- **Task statement**:
Print each line of the listing once more, precisely as given.

>> Start Supplied information

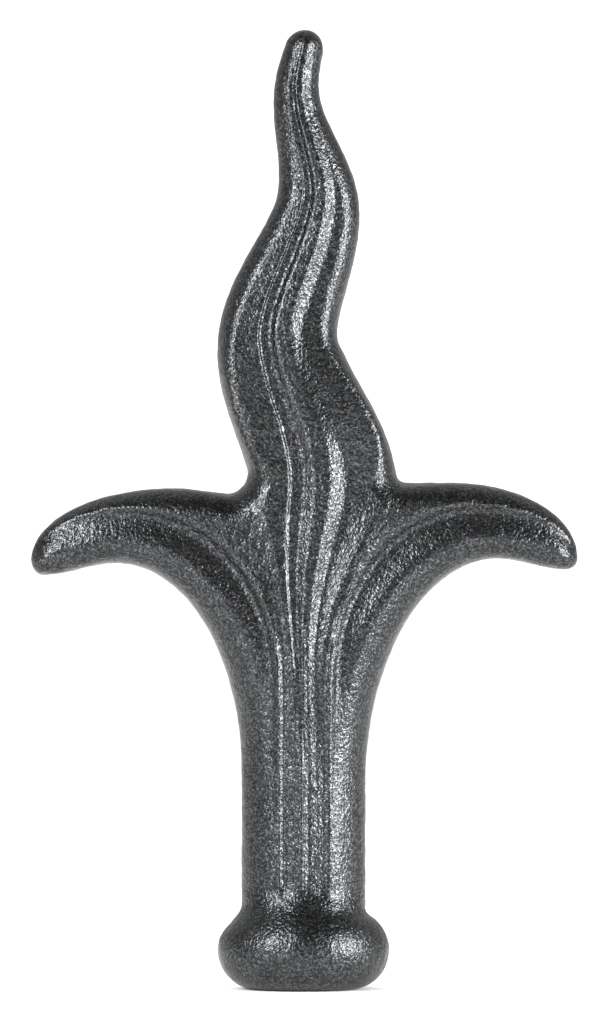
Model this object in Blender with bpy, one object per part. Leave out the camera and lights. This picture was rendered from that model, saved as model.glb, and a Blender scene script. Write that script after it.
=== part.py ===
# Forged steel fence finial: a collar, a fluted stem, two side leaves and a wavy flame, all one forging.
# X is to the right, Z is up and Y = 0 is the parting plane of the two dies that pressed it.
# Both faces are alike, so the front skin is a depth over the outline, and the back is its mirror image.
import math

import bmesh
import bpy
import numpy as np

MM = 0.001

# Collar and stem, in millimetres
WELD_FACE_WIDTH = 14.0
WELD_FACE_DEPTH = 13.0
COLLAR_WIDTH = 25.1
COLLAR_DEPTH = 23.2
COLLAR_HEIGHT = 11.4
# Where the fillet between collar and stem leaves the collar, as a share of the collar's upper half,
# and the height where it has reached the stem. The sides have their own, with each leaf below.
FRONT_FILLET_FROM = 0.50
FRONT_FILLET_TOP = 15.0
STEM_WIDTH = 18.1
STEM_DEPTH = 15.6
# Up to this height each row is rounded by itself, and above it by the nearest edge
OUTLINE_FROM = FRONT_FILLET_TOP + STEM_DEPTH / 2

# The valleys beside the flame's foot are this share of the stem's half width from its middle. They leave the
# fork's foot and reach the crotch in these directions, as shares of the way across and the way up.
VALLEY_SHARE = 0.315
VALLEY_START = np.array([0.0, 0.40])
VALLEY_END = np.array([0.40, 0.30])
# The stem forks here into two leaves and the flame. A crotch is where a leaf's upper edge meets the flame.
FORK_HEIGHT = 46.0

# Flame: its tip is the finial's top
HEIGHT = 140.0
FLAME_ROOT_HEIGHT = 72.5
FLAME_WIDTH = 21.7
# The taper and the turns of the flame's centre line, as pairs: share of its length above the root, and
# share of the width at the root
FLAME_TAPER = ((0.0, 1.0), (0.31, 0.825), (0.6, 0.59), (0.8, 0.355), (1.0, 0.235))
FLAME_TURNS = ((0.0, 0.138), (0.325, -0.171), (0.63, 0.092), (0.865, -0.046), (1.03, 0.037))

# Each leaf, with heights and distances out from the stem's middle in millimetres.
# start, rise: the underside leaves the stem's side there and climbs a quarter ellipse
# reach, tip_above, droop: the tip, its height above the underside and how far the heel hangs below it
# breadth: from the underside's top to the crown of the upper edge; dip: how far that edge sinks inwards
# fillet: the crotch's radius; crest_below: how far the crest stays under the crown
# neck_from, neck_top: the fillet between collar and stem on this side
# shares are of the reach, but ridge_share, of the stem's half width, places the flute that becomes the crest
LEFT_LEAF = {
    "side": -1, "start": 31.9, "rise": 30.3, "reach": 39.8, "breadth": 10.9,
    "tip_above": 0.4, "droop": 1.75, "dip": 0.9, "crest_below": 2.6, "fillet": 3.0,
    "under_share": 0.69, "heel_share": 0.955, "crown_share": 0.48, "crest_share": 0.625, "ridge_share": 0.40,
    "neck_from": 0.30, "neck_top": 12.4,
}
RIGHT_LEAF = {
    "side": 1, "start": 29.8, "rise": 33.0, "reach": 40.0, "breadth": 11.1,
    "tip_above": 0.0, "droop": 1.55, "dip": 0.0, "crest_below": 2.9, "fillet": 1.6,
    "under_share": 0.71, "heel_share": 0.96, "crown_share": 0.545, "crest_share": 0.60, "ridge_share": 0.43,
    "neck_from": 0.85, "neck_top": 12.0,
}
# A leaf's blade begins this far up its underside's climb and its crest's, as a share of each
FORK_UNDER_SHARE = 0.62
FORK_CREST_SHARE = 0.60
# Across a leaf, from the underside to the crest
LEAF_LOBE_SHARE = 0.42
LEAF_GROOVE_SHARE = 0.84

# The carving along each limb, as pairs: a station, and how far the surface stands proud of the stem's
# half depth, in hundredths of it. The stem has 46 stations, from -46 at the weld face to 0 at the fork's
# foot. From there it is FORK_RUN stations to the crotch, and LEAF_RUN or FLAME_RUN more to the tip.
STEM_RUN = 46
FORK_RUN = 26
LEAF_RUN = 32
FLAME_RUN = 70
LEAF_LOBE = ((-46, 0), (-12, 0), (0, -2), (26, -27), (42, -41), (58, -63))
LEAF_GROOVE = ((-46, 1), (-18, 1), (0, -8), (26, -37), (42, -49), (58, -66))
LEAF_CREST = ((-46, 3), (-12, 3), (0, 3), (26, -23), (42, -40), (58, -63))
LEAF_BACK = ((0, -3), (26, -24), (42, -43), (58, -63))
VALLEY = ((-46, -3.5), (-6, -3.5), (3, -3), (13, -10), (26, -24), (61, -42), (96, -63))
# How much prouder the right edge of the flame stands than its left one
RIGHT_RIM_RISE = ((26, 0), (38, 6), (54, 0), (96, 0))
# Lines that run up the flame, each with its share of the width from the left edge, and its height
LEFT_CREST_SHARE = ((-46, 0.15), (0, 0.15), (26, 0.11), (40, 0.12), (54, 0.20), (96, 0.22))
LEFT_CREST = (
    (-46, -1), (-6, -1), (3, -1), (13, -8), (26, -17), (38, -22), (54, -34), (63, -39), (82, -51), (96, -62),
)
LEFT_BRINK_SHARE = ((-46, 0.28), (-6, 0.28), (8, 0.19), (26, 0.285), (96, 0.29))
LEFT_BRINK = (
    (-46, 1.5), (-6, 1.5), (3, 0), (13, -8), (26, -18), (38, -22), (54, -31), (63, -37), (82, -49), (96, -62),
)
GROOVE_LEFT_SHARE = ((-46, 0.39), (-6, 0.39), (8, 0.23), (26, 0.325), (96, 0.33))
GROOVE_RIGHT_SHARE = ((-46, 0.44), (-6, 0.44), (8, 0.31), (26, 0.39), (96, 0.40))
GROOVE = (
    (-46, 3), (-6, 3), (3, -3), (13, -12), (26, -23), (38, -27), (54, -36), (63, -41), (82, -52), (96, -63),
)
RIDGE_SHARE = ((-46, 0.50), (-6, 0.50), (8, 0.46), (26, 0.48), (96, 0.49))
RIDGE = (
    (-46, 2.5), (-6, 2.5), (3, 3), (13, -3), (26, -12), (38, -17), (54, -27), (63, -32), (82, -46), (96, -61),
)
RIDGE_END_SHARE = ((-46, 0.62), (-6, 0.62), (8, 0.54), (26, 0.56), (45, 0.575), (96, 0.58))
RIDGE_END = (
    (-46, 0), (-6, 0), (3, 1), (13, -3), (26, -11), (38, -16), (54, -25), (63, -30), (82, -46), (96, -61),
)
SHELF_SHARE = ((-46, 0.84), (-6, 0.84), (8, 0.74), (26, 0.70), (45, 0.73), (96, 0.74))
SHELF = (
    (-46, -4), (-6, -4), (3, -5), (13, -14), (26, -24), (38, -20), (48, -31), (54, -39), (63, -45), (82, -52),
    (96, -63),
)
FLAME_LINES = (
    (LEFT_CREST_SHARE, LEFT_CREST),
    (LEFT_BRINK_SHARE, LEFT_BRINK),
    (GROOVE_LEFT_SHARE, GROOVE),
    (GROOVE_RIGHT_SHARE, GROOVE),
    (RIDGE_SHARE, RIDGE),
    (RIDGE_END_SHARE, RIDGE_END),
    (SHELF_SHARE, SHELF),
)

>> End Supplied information

- **Finished exercise**:
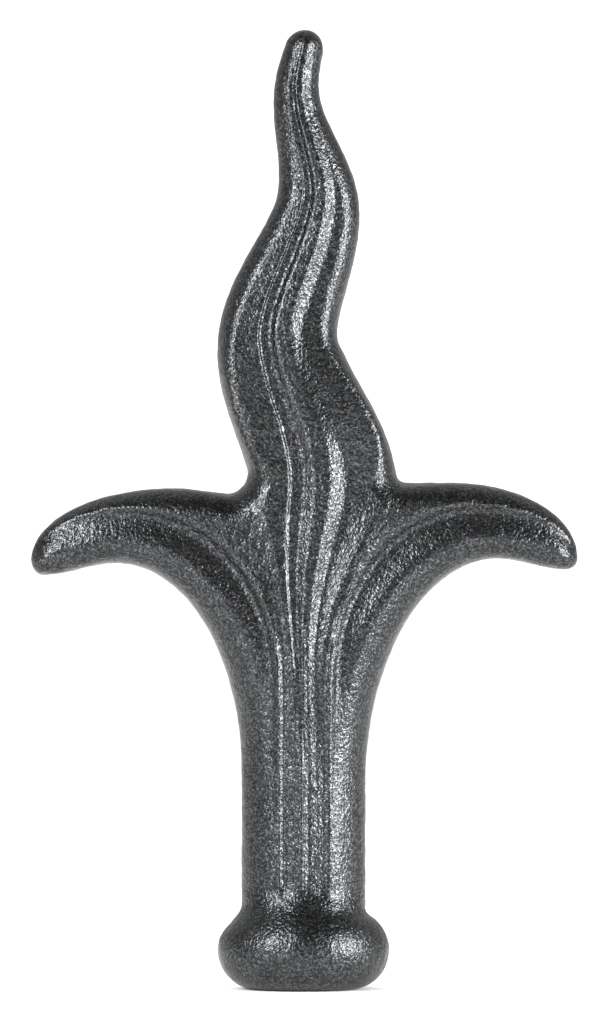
Model this object in Blender with bpy, one object per part. Leave out the camera and lights. This picture was rendered from that model, saved as model.glb, and a Blender scene script. Write that script after it.
=== part.py ===
# Forged steel fence finial: a collar, a fluted stem, two side leaves and a wavy flame, all one forging.
# X is to the right, Z is up and Y = 0 is the parting plane of the two dies that pressed it.
# Both faces are alike, so the front skin is a depth over the outline, and the back is its mirror image.
import math

import bmesh
import bpy
import numpy as np

MM = 0.001

# Collar and stem, in millimetres
WELD_FACE_WIDTH = 14.0
WELD_FACE_DEPTH = 13.0
COLLAR_WIDTH = 25.1
COLLAR_DEPTH = 23.2
COLLAR_HEIGHT = 11.4
# Where the fillet between collar and stem leaves the collar, as a share of the collar's upper half,
# and the height where it has reached the stem. The sides have their own, with each leaf below.
FRONT_FILLET_FROM = 0.50
FRONT_FILLET_TOP = 15.0
STEM_WIDTH = 18.1
STEM_DEPTH = 15.6
# Up to this height each row is rounded by itself, and above it by the nearest edge
OUTLINE_FROM = FRONT_FILLET_TOP + STEM_DEPTH / 2

# The valleys beside the flame's foot are this share of the stem's half width from its middle. They leave the
# fork's foot and reach the crotch in these directions, as shares of the way across and the way up.
VALLEY_SHARE = 0.315
VALLEY_START = np.array([0.0, 0.40])
VALLEY_END = np.array([0.40, 0.30])
# The stem forks here into two leaves and the flame. A crotch is where a leaf's upper edge meets the flame.
FORK_HEIGHT = 46.0

# Flame: its tip is the finial's top
HEIGHT = 140.0
FLAME_ROOT_HEIGHT = 72.5
FLAME_WIDTH = 21.7
# The taper and the turns of the flame's centre line, as pairs: share of its length above the root, and
# share of the width at the root
FLAME_TAPER = ((0.0, 1.0), (0.31, 0.825), (0.6, 0.59), (0.8, 0.355), (1.0, 0.235))
FLAME_TURNS = ((0.0, 0.138), (0.325, -0.171), (0.63, 0.092), (0.865, -0.046), (1.03, 0.037))

# Each leaf, with heights and distances out from the stem's middle in millimetres.
# start, rise: the underside leaves the stem's side there and climbs a quarter ellipse
# reach, tip_above, droop: the tip, its height above the underside and how far the heel hangs below it
# breadth: from the underside's top to the crown of the upper edge; dip: how far that edge sinks inwards
# fillet: the crotch's radius; crest_below: how far the crest stays under the crown
# neck_from, neck_top: the fillet between collar and stem on this side
# shares are of the reach, but ridge_share, of the stem's half width, places the flute that becomes the crest
LEFT_LEAF = {
    "side": -1, "start": 31.9, "rise": 30.3, "reach": 39.8, "breadth": 10.9,
    "tip_above": 0.4, "droop": 1.75, "dip": 0.9, "crest_below": 2.6, "fillet": 3.0,
    "under_share": 0.69, "heel_share": 0.955, "crown_share": 0.48, "crest_share": 0.625, "ridge_share": 0.40,
    "neck_from": 0.30, "neck_top": 12.4,
}
RIGHT_LEAF = {
    "side": 1, "start": 29.8, "rise": 33.0, "reach": 40.0, "breadth": 11.1,
    "tip_above": 0.0, "droop": 1.55, "dip": 0.0, "crest_below": 2.9, "fillet": 1.6,
    "under_share": 0.71, "heel_share": 0.96, "crown_share": 0.545, "crest_share": 0.60, "ridge_share": 0.43,
    "neck_from": 0.85, "neck_top": 12.0,
}
# A leaf's blade begins this far up its underside's climb and its crest's, as a share of each
FORK_UNDER_SHARE = 0.62
FORK_CREST_SHARE = 0.60
# Across a leaf, from the underside to the crest
LEAF_LOBE_SHARE = 0.42
LEAF_GROOVE_SHARE = 0.84

# The carving along each limb, as pairs: a station, and how far the surface stands proud of the stem's
# half depth, in hundredths of it. The stem has 46 stations, from -46 at the weld face to 0 at the fork's
# foot. From there it is FORK_RUN stations to the crotch, and LEAF_RUN or FLAME_RUN more to the tip.
STEM_RUN = 46
FORK_RUN = 26
LEAF_RUN = 32
FLAME_RUN = 70
LEAF_LOBE = ((-46, 0), (-12, 0), (0, -2), (26, -27), (42, -41), (58, -63))
LEAF_GROOVE = ((-46, 1), (-18, 1), (0, -8), (26, -37), (42, -49), (58, -66))
LEAF_CREST = ((-46, 3), (-12, 3), (0, 3), (26, -23), (42, -40), (58, -63))
LEAF_BACK = ((0, -3), (26, -24), (42, -43), (58, -63))
VALLEY = ((-46, -3.5), (-6, -3.5), (3, -3), (13, -10), (26, -24), (61, -42), (96, -63))
# How much prouder the right edge of the flame stands than its left one
RIGHT_RIM_RISE = ((26, 0), (38, 6), (54, 0), (96, 0))
# Lines that run up the flame, each with its share of the width from the left edge, and its height
LEFT_CREST_SHARE = ((-46, 0.15), (0, 0.15), (26, 0.11), (40, 0.12), (54, 0.20), (96, 0.22))
LEFT_CREST = (
    (-46, -1), (-6, -1), (3, -1), (13, -8), (26, -17), (38, -22), (54, -34), (63, -39), (82, -51), (96, -62),
)
LEFT_BRINK_SHARE = ((-46, 0.28), (-6, 0.28), (8, 0.19), (26, 0.285), (96, 0.29))
LEFT_BRINK = (
    (-46, 1.5), (-6, 1.5), (3, 0), (13, -8), (26, -18), (38, -22), (54, -31), (63, -37), (82, -49), (96, -62),
)
GROOVE_LEFT_SHARE = ((-46, 0.39), (-6, 0.39), (8, 0.23), (26, 0.325), (96, 0.33))
GROOVE_RIGHT_SHARE = ((-46, 0.44), (-6, 0.44), (8, 0.31), (26, 0.39), (96, 0.40))
GROOVE = (
    (-46, 3), (-6, 3), (3, -3), (13, -12), (26, -23), (38, -27), (54, -36), (63, -41), (82, -52), (96, -63),
)
RIDGE_SHARE = ((-46, 0.50), (-6, 0.50), (8, 0.46), (26, 0.48), (96, 0.49))
RIDGE = (
    (-46, 2.5), (-6, 2.5), (3, 3), (13, -3), (26, -12), (38, -17), (54, -27), (63, -32), (82, -46), (96, -61),
)
RIDGE_END_SHARE = ((-46, 0.62), (-6, 0.62), (8, 0.54), (26, 0.56), (45, 0.575), (96, 0.58))
RIDGE_END = (
    (-46, 0), (-6, 0), (3, 1), (13, -3), (26, -11), (38, -16), (54, -25), (63, -30), (82, -46), (96, -61),
)
SHELF_SHARE = ((-46, 0.84), (-6, 0.84), (8, 0.74), (26, 0.70), (45, 0.73), (96, 0.74))
SHELF = (
    (-46, -4), (-6, -4), (3, -5), (13, -14), (26, -24), (38, -20), (48, -31), (54, -39), (63, -45), (82, -52),
    (96, -63),
)
FLAME_LINES = (
    (LEFT_CREST_SHARE, LEFT_CREST),
    (LEFT_BRINK_SHARE, LEFT_BRINK),
    (GROOVE_LEFT_SHARE, GROOVE),
    (GROOVE_RIGHT_SHARE, GROOVE),
    (RIDGE_SHARE, RIDGE),
    (RIDGE_END_SHARE, RIDGE_END),
    (SHELF_SHARE, SHELF),
)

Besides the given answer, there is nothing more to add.